Hay otro ejemplo, al lado. Mauricio Macri, otro millonario, menos mal, que, “según es fama, jugó golf con Trump en los ochenta”, lleva firmemente a Argentina hacia la derecha. En el Perú, Pedro Pablo Kuczynski, “que hizo su fortuna en Wall Street, considera Nueva York su segundo hogar y habla, me dicen, frecuentemente por teléfono con Trump” (bueno, así se explica…).
En la ola actual de elecciones, Winters encuentra otras buenas noticias. En Costa Rica, un predicador evangélico disputará la presidencia en segunda vuelta, para asegurar que los ticos no permitan el matrimonio homosexual. Costa Rica será pequeña, pero ¿y Brasil? Jair Bolsonaro sería el aliado soñado por Trump. Bolsonaro, refiere admirativamente Winters, “dijo a una audiencia de banqueros la semana pasada que él enfrentaría la violencia en la mayor favela de Río de Janeiro volanteando desde helicópteros un ultimátum a los criminales a salir dentro de las siguientes seis horas; y luego mandaría a la policía a que entre a matar a los criminales que se hayan quedado. Lo ovacionaron de pie”. A Rodrigo Duterte lo hubieran sacado en hombros.
¿Y López Obrador? Que se sepa, no es multimillonario ni ha jugado golf con Trump. Winters no pierde las esperanzas. “No puedo sino pensar que al final se llevarán bien. Ambos son nacionalistas [...], es por lo menos posible que su compartido disgusto con respecto al TLC los pueda conducir a un acuerdo mutuamente aceptable”.
Su actitud ante Venezuela, escribe Winters, hace que Trump “sea admirado incluso por algunos de sus críticos”. Su “claridad y disposición a actuar ha sido ampliamente apreciada, aunque no esté claro si será útil o no”. Creo que si hay alguien que le prende velitas al retrato de Trump, es Maduro, a quien ha regalado el pretexto de la defensa nacional cuando terminaban de caérsele los últimos harapos de disfraz ideológico para revelar al tirano cleptócrata que destruye su país mientras prospera el crimen organizado.
Alguien debería contarle a Winters que si Calígula estuviera aposentado en el salón oval de la Casa Blanca, buena parte de los grupos de poder latinoamericanos nombrarían a por lo menos un caballo en sus Gabinetes ministeriales y a otro en sus directorios. Ahora maltratan el golf y ordenan comida chatarra.

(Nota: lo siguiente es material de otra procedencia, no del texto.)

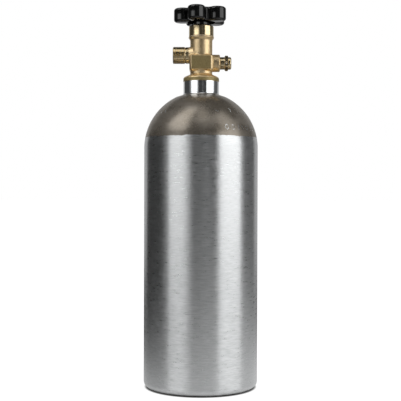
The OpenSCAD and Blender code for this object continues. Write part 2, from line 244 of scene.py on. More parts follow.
def new_material(name, **numbers):
    """A material; numbers go to the sockets of its shader that have those names."""
    material = bpy.data.materials.new(name)
    material.use_nodes = True
    for socket, number in numbers.items():
        shader_input(material, socket).default_value = number
    return material


def shader_input(material, socket):
    return material.node_tree.nodes["Principled BSDF"].inputs[socket]


def node(material, kind, **settings):
    """Adds a node; settings are its properties."""
    made = material.node_tree.nodes.new("ShaderNode" + kind)
    for key, value in settings.items():
        setattr(made, key, value)
    return made


def join(material, source, target):
    material.node_tree.links.new(source, target)


def stretched_noise(material, scale, detail=3.0, roughness=0.55):
    """Noise on Object coordinates, stretched by a scale of (x, y, z) per metre."""
    place = node(material, "TexCoord")
    mapping = node(material, "Mapping")
    mapping.inputs["Scale"].default_value = scale
    pattern = node(material, "TexNoise")
    pattern.inputs["Scale"].default_value = 1.0
    pattern.inputs["Detail"].default_value = detail
    pattern.inputs["Roughness"].default_value = roughness
    join(material, place.outputs["Object"], mapping.inputs["Vector"])
    join(material, mapping.outputs["Vector"], pattern.inputs["Vector"])
    return pattern.outputs["Fac"]


def ramp(material, factor, *stops):
    """A colour ramp from (position, colour) stops; a number is a grey."""
    made = node(material, "ValToRGB")
    elements = made.color_ramp.elements
    while len(elements) < len(stops):
        elements.new(0.5)
    for element, (position, colour) in zip(elements, stops):
        element.position = position
        grey = isinstance(colour, (int, float))
        element.color = (colour, colour, colour, 1) if grey else (*colour, 1)
    join(material, factor, made.inputs["Fac"])
    return made.outputs["Color"]


def blend_colours(material, factor, first, second, mode="MIX"):
    """Mixes two colours by a factor; each may be a socket or a colour."""
    mix = node(material, "Mix", data_type="RGBA", blend_type=mode)
    for socket, value in ((0, factor), (6, first), (7, second)):
        if isinstance(value, bpy.types.NodeSocket):
            join(material, value, mix.inputs[socket])
        elif isinstance(value, (int, float)):
            mix.inputs[socket].default_value = value
        else:
            mix.inputs[socket].default_value = (*value, 1)
    return mix.outputs[2]


def vary(material, socket, factor, *stops):
    """Lets a pattern drive one socket of the shader through a ramp."""
    join(material, ramp(material, factor, *stops), shader_input(material, socket))


def bump(material, height, distance, strength=1.0):
    """Raises the surface by a height pattern; distance is in metres."""
    made = node(material, "Bump")
    made.inputs["Distance"].default_value = distance
    made.inputs["Strength"].default_value = strength
    join(material, height, made.inputs["Height"])
    join(material, made.outputs["Normal"], shader_input(material, "Normal"))


def scratched_round(material, axis):
    """Makes scratches run round an axis, so that highlights stretch along it."""
    shader_input(material, "Anisotropic Rotation").default_value = 0.25
    tangent = node(material, "Tangent", direction_type="RADIAL", axis=axis)
    join(material, tangent.outputs["Tangent"], shader_input(material, "Tangent"))


def map_range(owner, value, *limits):
    """Maps a socket's value; limits are from min, from max, to min and to max."""
    made = node(owner, "MapRange")
    for name, limit in zip(("From Min", "From Max", "To Min", "To Max"), limits):
        made.inputs[name].default_value = limit
    join(owner, value, made.inputs["Value"])
    return made.outputs["Result"]


def combine(owner, operation, first, second):
    """One value from two sockets, by an operation such as MULTIPLY."""
    made = node(owner, "Math", operation=operation)
    join(owner, first, made.inputs[0])
    join(owner, second, made.inputs[1])
    return made.outputs["Value"]


def measure(owner, operation, way=(0, 0, 0)):
    """How far a point is from the object's origin (LENGTH), or along a way (DOT_PRODUCT)."""
    place = node(owner, "TexCoord")
    made = node(owner, "VectorMath", operation=operation)
    made.inputs[1].default_value = way
    join(owner, place.outputs["Object"], made.inputs[0])
    return made.outputs["Value"]


# %% [markdown]
# ### Brushed aluminium
#
# The wall was brushed while the cylinder turned, so the scratches run round it.
# Light spreads across the scratches, up and down, and hardly at all along them.
# That is anisotropy: the tangent runs round the Z axis, and a quarter turn makes
# the highlight stretch upright. Noise that is long in X and Y and very short in Z
# gives the scratches themselves.

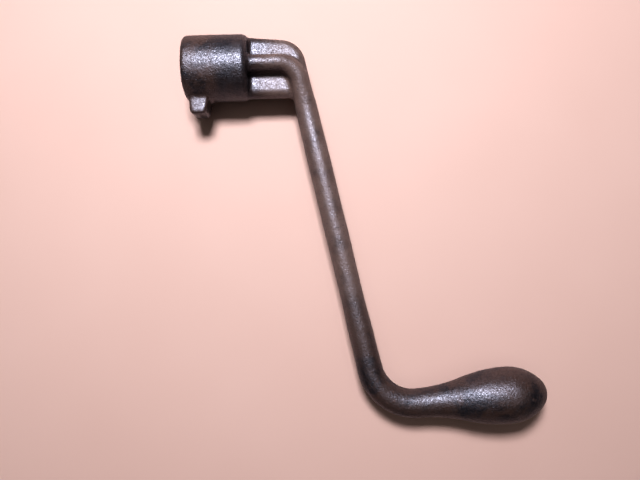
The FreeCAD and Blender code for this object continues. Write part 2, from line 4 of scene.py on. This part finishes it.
import bmesh
import bpy
import numpy as np
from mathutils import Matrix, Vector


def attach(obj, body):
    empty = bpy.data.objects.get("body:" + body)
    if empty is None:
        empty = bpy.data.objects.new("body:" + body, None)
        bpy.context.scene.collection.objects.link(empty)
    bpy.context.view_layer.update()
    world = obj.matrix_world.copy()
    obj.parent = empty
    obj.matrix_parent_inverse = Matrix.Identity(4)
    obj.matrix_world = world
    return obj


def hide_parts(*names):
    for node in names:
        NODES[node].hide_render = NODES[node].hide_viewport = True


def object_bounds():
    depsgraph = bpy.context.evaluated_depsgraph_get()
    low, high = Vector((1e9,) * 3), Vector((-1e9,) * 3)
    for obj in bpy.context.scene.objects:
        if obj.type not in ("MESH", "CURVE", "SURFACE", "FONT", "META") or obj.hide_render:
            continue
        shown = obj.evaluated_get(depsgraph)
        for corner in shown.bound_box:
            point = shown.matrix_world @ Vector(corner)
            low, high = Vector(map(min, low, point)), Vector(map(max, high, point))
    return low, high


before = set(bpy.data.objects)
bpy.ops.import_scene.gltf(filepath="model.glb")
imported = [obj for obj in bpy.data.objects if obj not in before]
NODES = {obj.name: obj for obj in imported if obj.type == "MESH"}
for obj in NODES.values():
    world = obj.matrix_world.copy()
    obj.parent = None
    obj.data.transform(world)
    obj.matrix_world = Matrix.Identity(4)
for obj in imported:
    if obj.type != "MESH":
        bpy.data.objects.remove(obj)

import openvdb as vdb
from mathutils import Matrix, Vector

CAD_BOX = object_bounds()
MM = 0.001

# The casting's sections, in model millimetres, and the tilts of the arm and the grip.
BARREL_LENGTH = 36.5
NECK_START = 40.5
NECK_END = 60.0
RIB_CUT = 8.2
SPUR_ROOT = -20.9
TILT = math.radians(12.45)
RISE = math.radians(4.0)
UPPER_CORNER = (70.2, 0.0)
ARM_LENGTH = 223.7
ARM_START = 27.0
ARM_END = 198.7
GRIP_START = 25.0

# The skin, in millimetres, but the band in voxels and the kernel's width in its own spreads.
VOXEL = 0.5
BAND = 9.0
FILLET = 2.0
SOFTEN = 0.55
KERNEL_WIDTH = 2.5
SOCKET_RADIUS = 17.2
SOCKET_FLOOR = 32.0
SOCKET_BLEND = 1.0
SKIN_INSET = 0.1
BOX_CLEARANCE = 0.02

# The bar of the upper bend, in millimetres down the arm from its corner or to each side.
CREST_LENGTH = 64
CREST_HALF = 2.5
ARM_HALF = 12
EASE = 5.0
EASE_REACH = 15
EASE_START = 8
EASE_RISE = 8
EASE_END = 52
EASE_FADE = 10

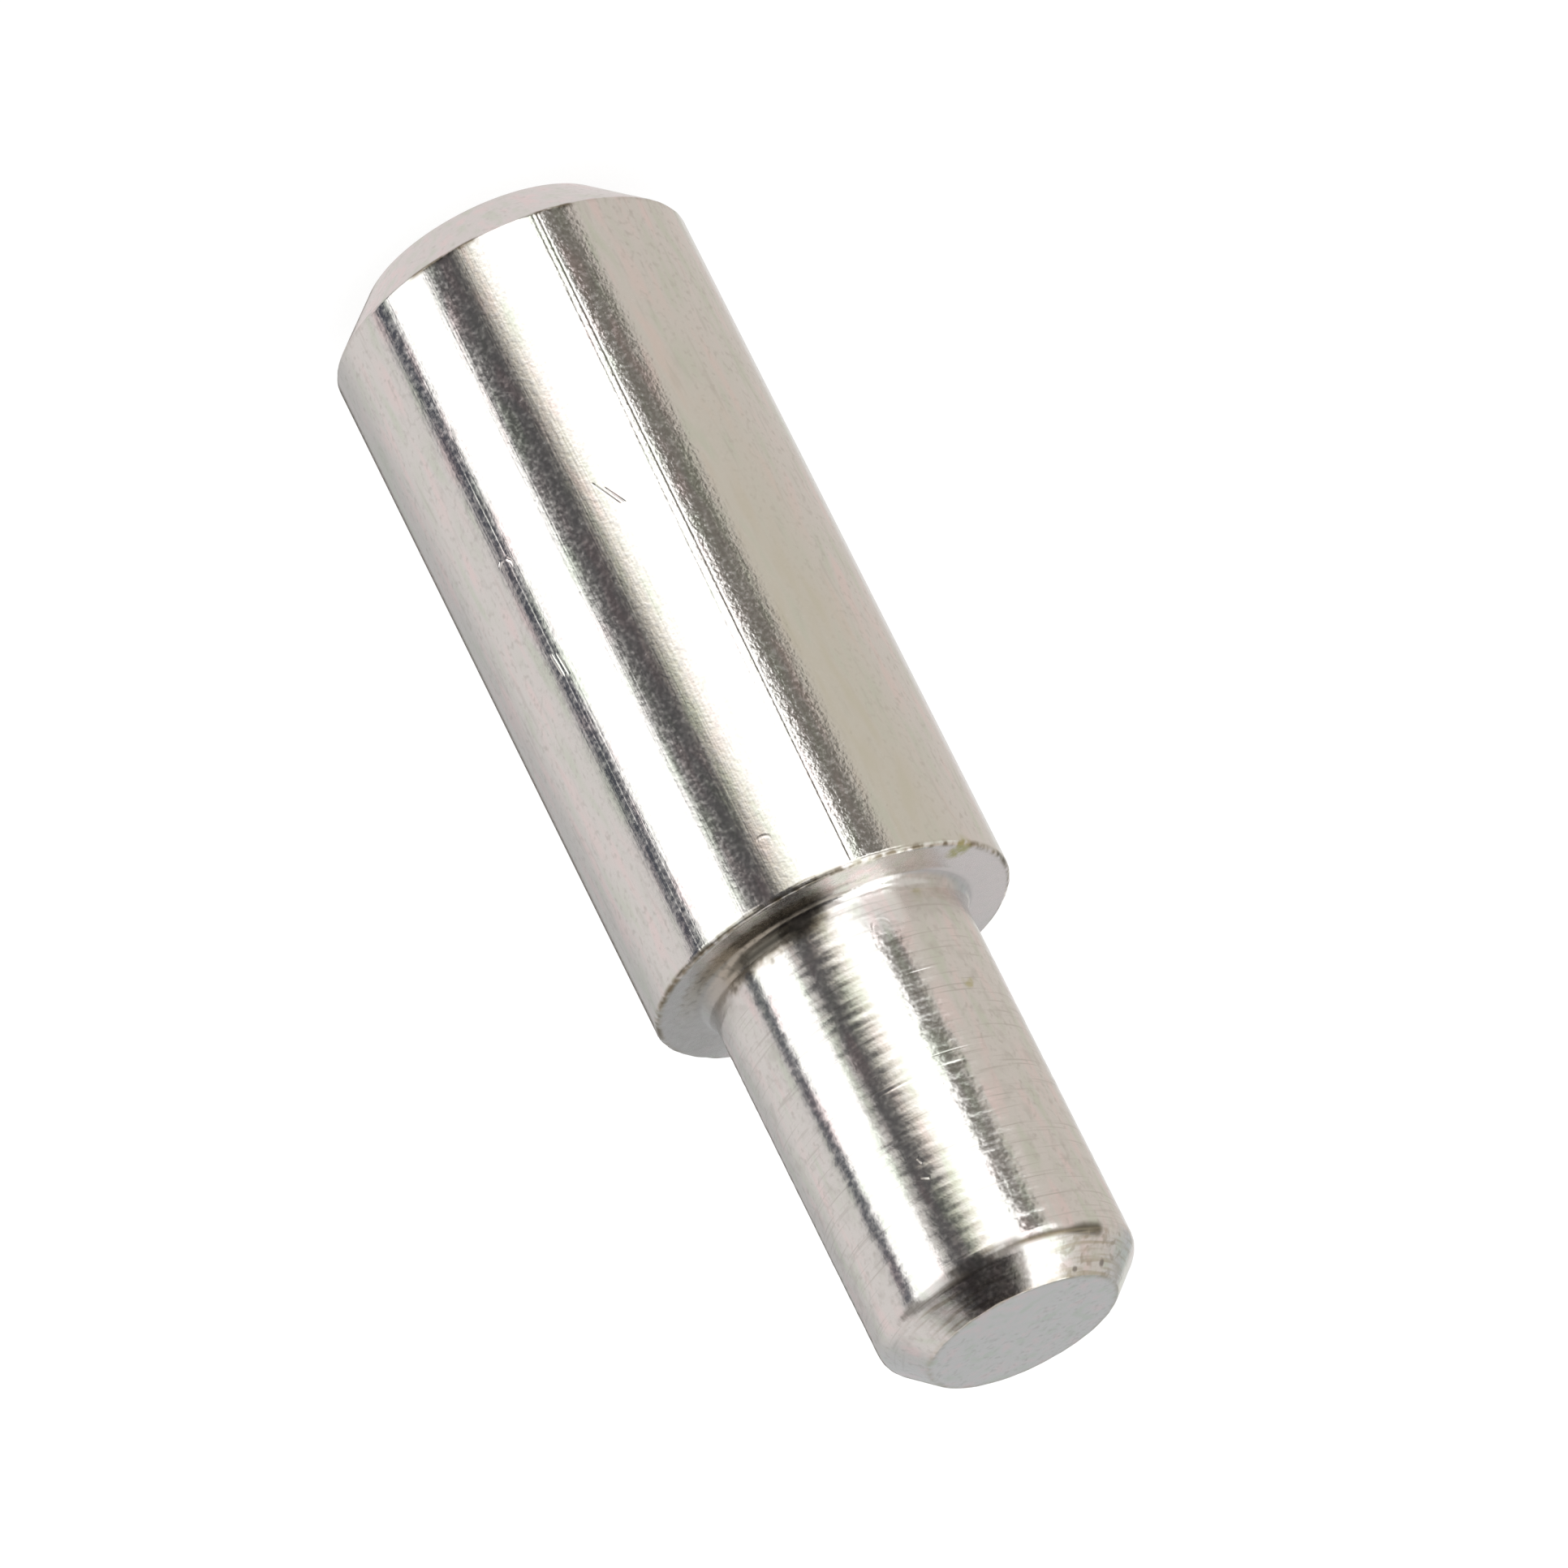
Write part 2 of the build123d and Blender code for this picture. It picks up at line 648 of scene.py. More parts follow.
class Stretch(Enum):
    """Stretches round the pin: where each sets in, is full, begins to fade and ends, from left to right.

    Angles are in degrees from the side that the camera faces, positive to the picture's right.
    """

    BETWEEN_LIMBS = (-42.0, -34.0, 34.0, 42.0)
    OLIVE_SIDE = (24.0, 34.0, 42.0, 66.0)
    LEFT_FACE = (-150.0, -110.0, -60.0, -20.0)
    RIGHT_FACE = (20.0, 60.0, 110.0, 150.0)
    SHADED_ROOT = (-95.0, -50.0, -4.0, 12.0)
    ROOT_CORNER_SHADE = (-42.0, -34.0, -15.0, -10.0)
    ROOT_CROSSING = (-18.0, -11.0, 2.0, 7.0)
    UNSHADED_FOOT = (-54.0, -49.0, 33.0, 38.0)
    POLISHED_ROOT = (7.0, 11.0, 33.0, 37.0)
    MIDDLE_DARK_BAND = (-25.0, -22.0, -2.0, 1.0)
    RIGHT_DARK_BAND = (17.0, 20.0, 30.0, 33.0)
    GROOVE = (4.0, 16.0, 54.0, 60.0)
    DARK_CHAMFER = (-60.0, -30.0, 4.0, 16.0)
    RIGHT_CHAMFER = (20.0, 40.0, 85.0, 100.0)
    FRONT_BAND = (-30.0, -8.0, 13.5, 17.5)
    CHATTER = (12.0, 19.0, 28.0, 36.0)
    RIGHT_PEBBLES = (13.0, 19.0, 29.0, 36.0)
    MIDDLE_PEBBLES = (-15.0, -10.0, -2.0, 3.0)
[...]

Latinoamérica es mucho más compleja que las clases dirigentes que no tiene. Pese al escepticismo que refleja el latinobarómetro, las democracias superficiales y frágiles que sucedieron a las dictaduras de la última parte del siglo pasado hicieron progresar a sus naciones, disminuyeron la pobreza y crearon o aumentaron una clase media que transita ahora por la promesa y los peligros propios de la adolescencia.
Claro que América Latina padece tremendos problemas. La criminalidad organizada es quizá el mayor de estos. Como las epidemias de causa desconocida de antaño, surgen demagogos como Bolsonaro (o Trump) que no proponen aceite de culebra sino sangre, la falaz solución que fracasa cada día en esta, la región más homicida de la tierra.
A Trump no le faltarán interlocutores con coeficiente intelectual atenuado entre los grupos de poder latinoamericano. Lo hemos vivido ya, con exceso, en la historia de la región. Pero más allá de la superficialidad política, me es difícil pensar en una gestión tan dañina para las relaciones de EE UU con Latinoamérica, y para la democracia en la región, como lo es ya el Gobierno de Donald Trump.